▸ Task prompt:
Wherever the string "materials" appears in a line, extract that line.

▸ Data segment:

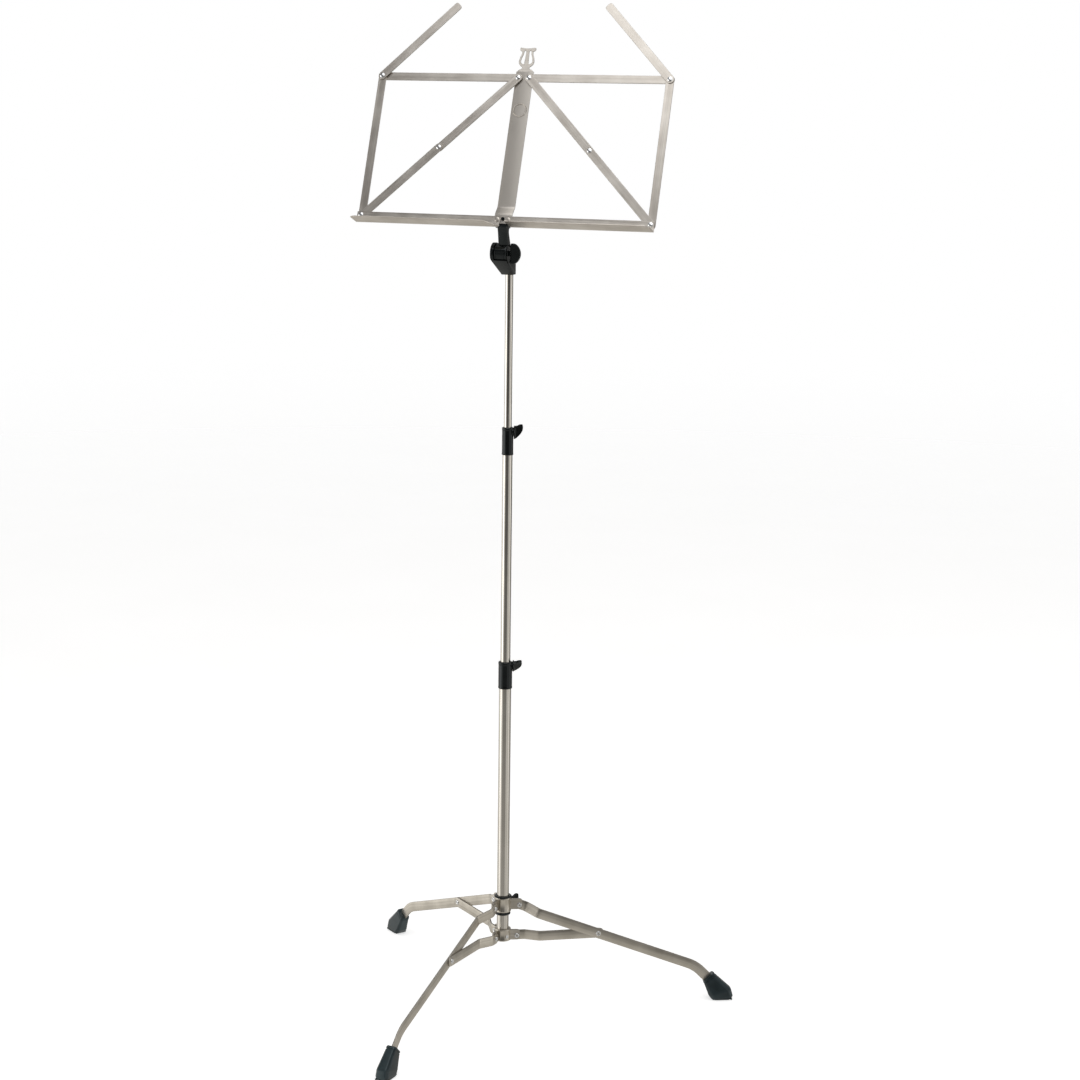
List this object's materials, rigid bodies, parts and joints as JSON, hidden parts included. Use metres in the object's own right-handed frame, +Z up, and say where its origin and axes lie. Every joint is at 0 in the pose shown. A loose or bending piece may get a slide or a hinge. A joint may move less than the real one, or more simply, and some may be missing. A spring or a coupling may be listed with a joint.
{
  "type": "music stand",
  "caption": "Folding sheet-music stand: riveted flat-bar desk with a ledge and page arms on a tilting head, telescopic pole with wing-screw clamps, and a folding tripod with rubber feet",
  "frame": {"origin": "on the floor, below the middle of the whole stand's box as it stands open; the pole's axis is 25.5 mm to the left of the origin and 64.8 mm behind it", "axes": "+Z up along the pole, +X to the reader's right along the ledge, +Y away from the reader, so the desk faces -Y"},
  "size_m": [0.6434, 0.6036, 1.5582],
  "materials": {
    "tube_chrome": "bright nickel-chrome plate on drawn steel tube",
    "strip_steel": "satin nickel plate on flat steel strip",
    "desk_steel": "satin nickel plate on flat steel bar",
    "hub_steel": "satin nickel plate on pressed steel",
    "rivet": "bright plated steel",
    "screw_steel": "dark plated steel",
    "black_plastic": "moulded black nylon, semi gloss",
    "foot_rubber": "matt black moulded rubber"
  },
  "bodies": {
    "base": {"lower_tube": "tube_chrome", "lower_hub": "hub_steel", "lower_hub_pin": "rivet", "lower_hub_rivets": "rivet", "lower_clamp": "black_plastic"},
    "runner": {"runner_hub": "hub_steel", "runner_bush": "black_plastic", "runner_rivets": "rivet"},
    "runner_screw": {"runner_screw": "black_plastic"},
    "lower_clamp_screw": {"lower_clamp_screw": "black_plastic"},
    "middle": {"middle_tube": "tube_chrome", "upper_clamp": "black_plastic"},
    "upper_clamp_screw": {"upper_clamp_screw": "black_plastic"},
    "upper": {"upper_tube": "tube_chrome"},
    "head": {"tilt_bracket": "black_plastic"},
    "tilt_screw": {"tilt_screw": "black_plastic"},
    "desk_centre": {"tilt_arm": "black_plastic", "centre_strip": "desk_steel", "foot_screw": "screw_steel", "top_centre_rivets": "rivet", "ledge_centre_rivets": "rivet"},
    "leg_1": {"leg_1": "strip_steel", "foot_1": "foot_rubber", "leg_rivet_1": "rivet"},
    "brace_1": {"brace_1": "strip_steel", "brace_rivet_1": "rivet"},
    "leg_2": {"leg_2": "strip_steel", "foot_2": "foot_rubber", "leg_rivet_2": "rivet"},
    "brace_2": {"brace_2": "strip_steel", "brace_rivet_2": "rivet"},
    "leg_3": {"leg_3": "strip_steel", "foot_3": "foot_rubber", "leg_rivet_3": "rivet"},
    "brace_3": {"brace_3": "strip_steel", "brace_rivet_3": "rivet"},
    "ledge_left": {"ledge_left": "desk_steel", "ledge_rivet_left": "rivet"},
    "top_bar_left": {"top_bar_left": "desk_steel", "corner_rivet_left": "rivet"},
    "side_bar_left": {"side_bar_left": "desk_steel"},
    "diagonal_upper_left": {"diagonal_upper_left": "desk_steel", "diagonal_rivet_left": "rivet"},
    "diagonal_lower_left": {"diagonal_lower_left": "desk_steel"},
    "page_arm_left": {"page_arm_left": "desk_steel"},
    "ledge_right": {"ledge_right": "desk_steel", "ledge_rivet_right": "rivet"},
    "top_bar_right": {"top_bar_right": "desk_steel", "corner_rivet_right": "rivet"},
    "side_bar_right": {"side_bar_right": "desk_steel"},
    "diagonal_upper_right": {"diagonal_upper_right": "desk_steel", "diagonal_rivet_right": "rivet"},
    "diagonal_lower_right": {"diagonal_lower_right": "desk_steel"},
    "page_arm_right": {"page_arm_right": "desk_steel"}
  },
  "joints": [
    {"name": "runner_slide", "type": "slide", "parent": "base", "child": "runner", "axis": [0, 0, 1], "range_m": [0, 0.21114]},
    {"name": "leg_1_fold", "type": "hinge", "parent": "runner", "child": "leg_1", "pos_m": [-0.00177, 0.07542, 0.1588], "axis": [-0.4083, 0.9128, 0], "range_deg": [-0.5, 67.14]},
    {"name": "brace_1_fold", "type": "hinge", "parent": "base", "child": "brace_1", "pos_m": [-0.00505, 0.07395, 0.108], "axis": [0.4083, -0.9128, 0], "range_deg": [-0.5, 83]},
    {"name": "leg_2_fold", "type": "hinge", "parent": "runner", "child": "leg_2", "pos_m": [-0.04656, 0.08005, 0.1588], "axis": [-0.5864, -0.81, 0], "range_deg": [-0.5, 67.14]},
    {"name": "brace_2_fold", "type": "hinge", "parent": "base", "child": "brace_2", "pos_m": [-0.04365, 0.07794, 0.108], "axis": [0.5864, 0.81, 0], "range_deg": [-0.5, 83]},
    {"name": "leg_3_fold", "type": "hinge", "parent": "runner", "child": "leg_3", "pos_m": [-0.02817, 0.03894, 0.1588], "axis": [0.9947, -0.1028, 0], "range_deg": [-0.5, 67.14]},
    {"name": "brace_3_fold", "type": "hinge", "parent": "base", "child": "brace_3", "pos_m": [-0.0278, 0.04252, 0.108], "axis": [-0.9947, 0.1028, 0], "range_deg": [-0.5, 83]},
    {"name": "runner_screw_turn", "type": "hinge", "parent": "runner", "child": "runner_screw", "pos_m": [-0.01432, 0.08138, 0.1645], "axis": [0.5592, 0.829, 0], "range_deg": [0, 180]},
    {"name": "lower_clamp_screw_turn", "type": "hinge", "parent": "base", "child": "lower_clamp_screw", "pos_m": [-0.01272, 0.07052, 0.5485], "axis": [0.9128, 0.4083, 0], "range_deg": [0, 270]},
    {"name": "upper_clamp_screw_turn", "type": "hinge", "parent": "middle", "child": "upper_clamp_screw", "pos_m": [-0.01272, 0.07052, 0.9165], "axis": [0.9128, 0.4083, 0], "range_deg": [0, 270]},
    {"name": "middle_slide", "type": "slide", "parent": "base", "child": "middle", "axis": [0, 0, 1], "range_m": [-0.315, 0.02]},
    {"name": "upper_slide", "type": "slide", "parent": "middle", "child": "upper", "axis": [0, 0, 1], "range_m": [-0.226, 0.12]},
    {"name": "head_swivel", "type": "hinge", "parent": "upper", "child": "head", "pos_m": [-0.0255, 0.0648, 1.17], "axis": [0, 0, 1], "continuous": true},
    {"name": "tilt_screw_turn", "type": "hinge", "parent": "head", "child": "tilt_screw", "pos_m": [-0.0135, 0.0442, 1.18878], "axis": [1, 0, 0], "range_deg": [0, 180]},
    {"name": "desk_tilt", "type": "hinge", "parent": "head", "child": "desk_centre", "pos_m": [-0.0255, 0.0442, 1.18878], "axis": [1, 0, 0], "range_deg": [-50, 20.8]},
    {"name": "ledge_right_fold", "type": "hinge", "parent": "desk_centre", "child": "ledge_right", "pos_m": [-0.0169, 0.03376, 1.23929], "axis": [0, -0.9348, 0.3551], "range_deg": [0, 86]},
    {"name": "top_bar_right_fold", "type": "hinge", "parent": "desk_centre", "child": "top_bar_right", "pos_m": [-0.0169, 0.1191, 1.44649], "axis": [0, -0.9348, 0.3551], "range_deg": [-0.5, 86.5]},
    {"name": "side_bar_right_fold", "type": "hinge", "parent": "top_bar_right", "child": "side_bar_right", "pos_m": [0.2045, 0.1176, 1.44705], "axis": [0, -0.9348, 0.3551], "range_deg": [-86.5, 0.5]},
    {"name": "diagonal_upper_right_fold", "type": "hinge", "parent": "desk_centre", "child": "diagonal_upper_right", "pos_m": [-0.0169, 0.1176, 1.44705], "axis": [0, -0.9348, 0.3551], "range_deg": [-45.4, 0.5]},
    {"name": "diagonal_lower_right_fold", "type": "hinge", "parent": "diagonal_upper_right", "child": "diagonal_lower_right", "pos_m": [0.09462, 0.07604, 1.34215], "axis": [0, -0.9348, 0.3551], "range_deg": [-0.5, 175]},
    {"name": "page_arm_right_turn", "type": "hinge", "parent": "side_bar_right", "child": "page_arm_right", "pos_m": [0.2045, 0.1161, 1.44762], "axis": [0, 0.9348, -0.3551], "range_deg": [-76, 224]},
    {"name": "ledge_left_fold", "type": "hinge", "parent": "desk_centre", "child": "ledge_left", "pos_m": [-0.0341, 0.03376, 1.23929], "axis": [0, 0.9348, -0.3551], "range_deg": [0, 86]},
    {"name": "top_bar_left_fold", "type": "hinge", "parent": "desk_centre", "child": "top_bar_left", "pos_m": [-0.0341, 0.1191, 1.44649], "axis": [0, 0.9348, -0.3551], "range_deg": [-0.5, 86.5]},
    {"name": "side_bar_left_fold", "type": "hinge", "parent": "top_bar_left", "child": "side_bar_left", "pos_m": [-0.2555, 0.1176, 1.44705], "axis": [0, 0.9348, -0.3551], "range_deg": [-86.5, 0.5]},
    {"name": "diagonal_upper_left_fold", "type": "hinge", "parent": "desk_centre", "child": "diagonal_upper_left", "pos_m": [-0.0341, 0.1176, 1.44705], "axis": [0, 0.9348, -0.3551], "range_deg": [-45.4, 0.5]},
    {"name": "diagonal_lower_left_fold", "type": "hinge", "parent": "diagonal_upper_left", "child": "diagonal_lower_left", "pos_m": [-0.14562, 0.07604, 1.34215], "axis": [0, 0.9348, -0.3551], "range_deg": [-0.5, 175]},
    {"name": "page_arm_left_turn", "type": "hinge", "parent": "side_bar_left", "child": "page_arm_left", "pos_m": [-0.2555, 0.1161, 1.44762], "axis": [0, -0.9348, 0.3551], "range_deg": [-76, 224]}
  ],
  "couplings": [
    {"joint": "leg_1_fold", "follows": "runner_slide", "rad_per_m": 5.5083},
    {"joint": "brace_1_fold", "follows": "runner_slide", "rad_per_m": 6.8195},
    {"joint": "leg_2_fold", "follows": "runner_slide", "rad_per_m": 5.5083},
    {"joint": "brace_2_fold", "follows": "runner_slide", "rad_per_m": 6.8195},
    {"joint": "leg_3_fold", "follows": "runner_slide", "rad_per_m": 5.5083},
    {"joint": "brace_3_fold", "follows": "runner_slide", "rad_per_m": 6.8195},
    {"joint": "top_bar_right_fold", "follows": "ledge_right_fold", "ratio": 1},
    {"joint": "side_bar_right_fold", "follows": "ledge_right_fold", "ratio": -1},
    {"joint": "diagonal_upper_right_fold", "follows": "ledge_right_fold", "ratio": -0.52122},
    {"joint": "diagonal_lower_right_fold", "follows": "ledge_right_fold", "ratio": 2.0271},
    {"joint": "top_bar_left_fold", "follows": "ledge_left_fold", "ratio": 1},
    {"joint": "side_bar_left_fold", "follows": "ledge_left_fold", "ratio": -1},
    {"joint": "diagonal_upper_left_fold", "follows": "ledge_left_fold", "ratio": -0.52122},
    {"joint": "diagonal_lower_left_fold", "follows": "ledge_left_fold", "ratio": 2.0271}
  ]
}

▸ Exercise answer:
List this object's materials, rigid bodies, parts and joints as JSON, hidden parts included. Use metres in the object's own right-handed frame, +Z up, and say where its origin and axes lie. Every joint is at 0 in the pose shown. A loose or bending piece may get a slide or a hinge. A joint may move less than the real one, or more simply, and some may be missing. A spring or a coupling may be listed with a joint.
  "materials": {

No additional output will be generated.